Wednesday, September 10, 2014
Tuesday, September 9, 2014
Monday, September 8, 2014
Sunday, September 7, 2014
SHOWDOWN AT STEAM TOWN
A man named Leo hitches a ride with two young men named Dean and Sal. Sal says that Dean has problems with his family on his father’s side, and therefore he is tense when meeting people from Britain. They are nearly crushed by a massive creature. They are led to a place called Steam Town by an elderly Native American named Little Beaver. They meet a young woman named Fran Reade, whose grandfather built Steam Town. Little Beaver refers to atomic bomb testing sites such as Los Alamos, White Sands, and Gamma Base. The creature that attacked Leo, Dean, and Sal turns out to be an ant that has grown to gigantic size due to exposure to radiation. Fran helps drive off the ant (as well as another of its kind) with a steam-powered automaton built by her great-grandfather.

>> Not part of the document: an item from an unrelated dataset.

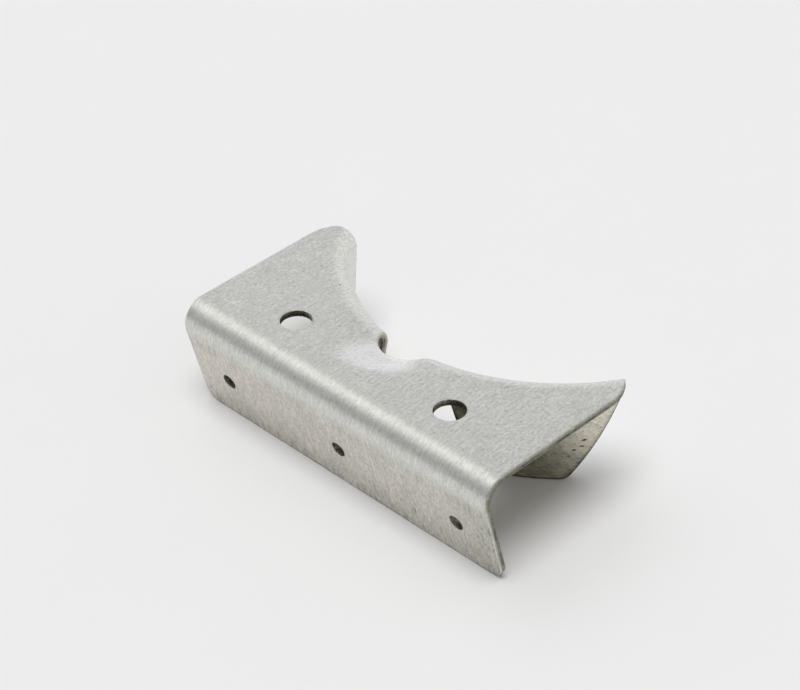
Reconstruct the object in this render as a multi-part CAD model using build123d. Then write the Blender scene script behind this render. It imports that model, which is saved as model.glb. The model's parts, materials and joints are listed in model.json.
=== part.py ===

Short story by Travis Hiltz in Night of the Nyctalope, Jean-Marc and Randy Lofficier, eds., Black Coat Press, 2012; reprinted in French in Les Compagnons de l’Ombre (Tome 12), Jean-Marc and Randy Lofficier, eds., Rivière Blanche, 2013. Leo is Jean de La Hire’s hero Leo Saint-Clair, aka the Nyctalope. Dean and Sal are Dean Moriarty and Sal Paradise from Jack Kerouac’s classic Beat novel On the Road. Win Scott Eckert’s essay “Who’s Going to Take Over the World When I’m Gone? (A Look at the Genealogies of Wold Newton Family Super-Villains and Their Nemeses)” (Myths for the Modern Age: Philip José Farmer’s Wold Newton Universe, Win Scott Eckert, MonkeyBrain Books, 2005) argued that Dean was the great-nephew of Professor Moriarty. As a boy, Little Beaver was the sidekick of the title character of Stephen Slesinger and Fred Harman’s Western comic strip Red Ryder. Fran Reade is the great-granddaughter of dime novel inventor Frank Reade, and the granddaughter of his son Frank Jr, both of whom built steam-men. Gamma Base is from the exploits of Marvel Comics’ the Hulk, although the CU version of the Hulk is much less powerful than his Marvel Universe counterpart, and his rampages are much less destructive. The giant ants are from the movie Them!